FROM FORBES.COM
When Christina Mehriary entered into a marital settlement agreement with Bradley Williams, the agreement included language that advised the parties to seek the opinion of a tax professional as to the tax ramifications of the agreement. Talk about closing the barn door after the horse has left. At any rate the $4,000 per month for 60 months that Ms. Mehriary was required to pay Mr. Williams as non-modifiable alimony, does appear to pass muster as deductible to the payor and taxable to the payee and lasts long enough to not trigger the alimony recapture rule.
In the marital settlement, Mr. Williams had received the marital residence and Ms. Mehiary had received another residence. She transferred the second residence to Mr.

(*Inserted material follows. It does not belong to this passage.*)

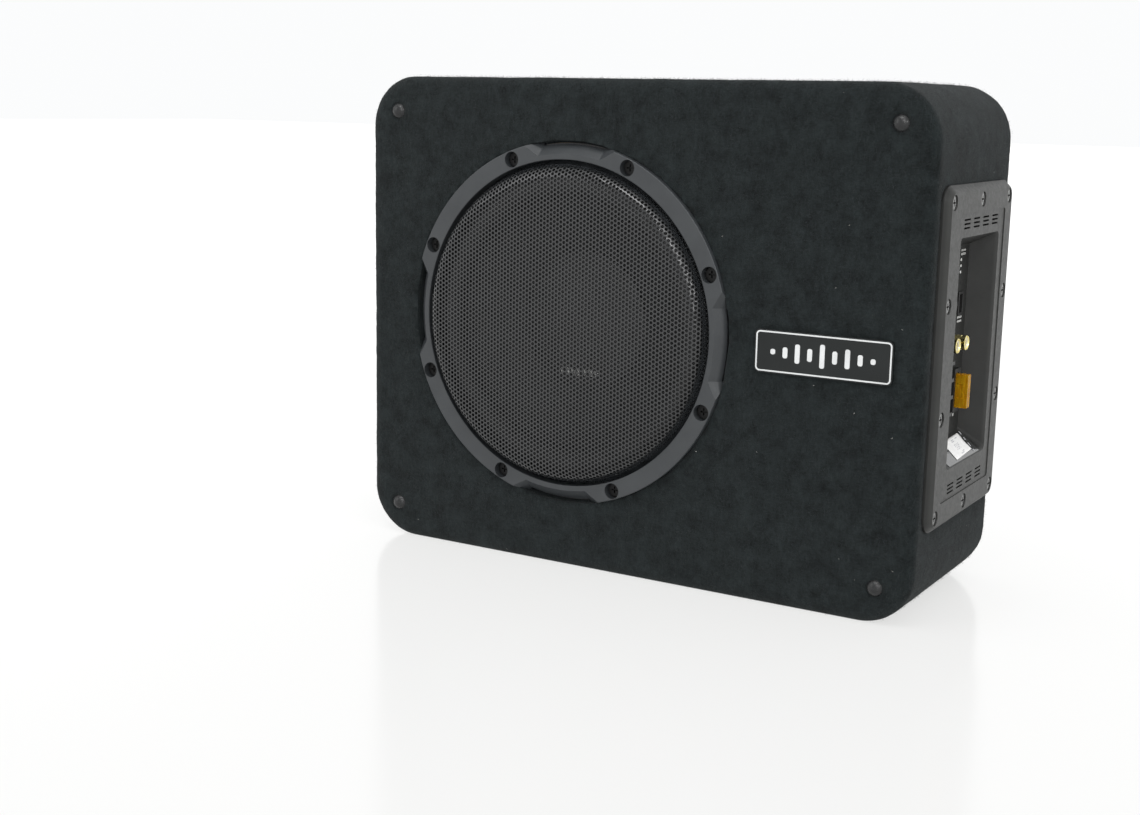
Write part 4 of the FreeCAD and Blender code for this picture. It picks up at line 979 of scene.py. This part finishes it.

Williams in lieu of $80,000 in alimony payments.
Unscrambling An Egg
I’m sure glad she wasn’t my client, because I still have a headache trying to figure out the right way to account for that transaction. Ms. Mehriary took an $80,000 deduction on Schedule A, because the insurance company had indicated that the property was an investment property. Not only is that clearly not the right answer, it is not even the most beneficial answer. If you were going with that sort of theory, you would need to consider the basis in the property, but of course this is in conjunction with a marital dissolution, so no gain or loss is to be recognized.
Ms. Mehriary’s fallback position was to take an alimony deduction for the $80,000. I’m still getting a headache trying to do the debits ad credits of that one, but Tax Court judges are not accountants and don’t have to trouble themselves about such thing. The reason that it does not work is simple. Alimony to be deductible has to be paid in cash or its equivalent and a house is not a cash equivalent.
Petitioner’s argument that the transfer of $80,000 (the fair market value of the Sweet Briar property) was deductible as an alimony payment fails because it was not a payment in cash. Instead the transfer was a transfer of property and therefore does not constitute an alimony payment. Although petitioner and Mr. Williams agreed that petitioner’s transfer of the Sweet Briar property would replace $80,000 of petitioner’s alimony obligation, the intent of the parties does not determine the deductibility of a payment as alimony under section 71. See Okerson v. Commissioner, 123 T.C. 258, 264-265 (2004). Instead the test for [*7] whether a payment is deductible as alimony is a straightforward, objective test that rests entirely on the fulfillment of explicit requirements set forth in section 71, including that the payment be made in cash or a cash equivalent.
The bottom line ends up being a property transfer incident to the divorce. No deduction for Ms. Mehriary and no income pickup for Mr. Williams. Of course, we don’t know how Mr. Williams accounted for the transaction. Hopefully the taxpayers did not get whipsawed.
Insult To Injury
The IRS asserted the accuracy penalty and the Tax Court backed them up.
Petitioner set forth no specific facts to show that she acted with reasonable cause and in good faith. Petitioner was advised to seek the opinion of a tax professional when she signed her marital settlement agreement, but she did not offer any testimony or other evidence to show that she relied on professional tax advice. See sec. 1.6664-4(b)(1), Income Tax Regs. Petitioner merely testified that [*9] she relied on her insurance company’s characterization of the Sweet Briar property as investment property. The insurance company did not provide tax advice, and the record does not reflect that it ever represented itself as a competent professional.
Thoughts On Return Presentation
The AICPA standards of tax practice prohibit me from giving audit lottery advice, but you are not my client, so I think I am safe in making this observation. If Ms. Mehriary had taken an alimony deduction on her originally filed return, there is a very good chance she would have slid through even if Mr. Williams had not picked up income equal to her deduction. The IRS computers match up the alimony deductions to the income pickups, but the Service cannot just send out a bill for a mismatch, since it doesn’t know who is right. According to a TIGTA report, in 2010 there were over a quarter million mismatches and the IRS opened examination in just over 10,000 cases.
On the other hand, a nice round $80,000 deduction on Schedule A sticks out like a sore thumb. Ms. Merhriary represented herself in Tax Court, which makes me suspect that she prepared her own return. I think that almost any preparer, even one who is technically weak, would not have gone with Schedule A. I have to admit that I’m not sure where I would have ended up. I do think the Tax Court has it right, but I am curious as to how another preparer might have handled this situation if Ms. Mehriary had plopped it on his or her desk.
You’ve Come A Long Way Baby
You youngsters will have to forgive me for this observation. You have to remember that I am old enough to remember the “Want Ads” being divided into three section – “Help Wanted Male”, “Help Wanted Female” and a generally smaller gender neutral section. At any rate for many years I have at least looked at every single Tax Court decision and those concerning divorce have been of particular interest to me. This is the first time I have noted a decision about a woman paying alimony and being denied a deduction . I’d have to do more research than I am inclined to do to determine whether this is an actual milestone, so I will leave it at that.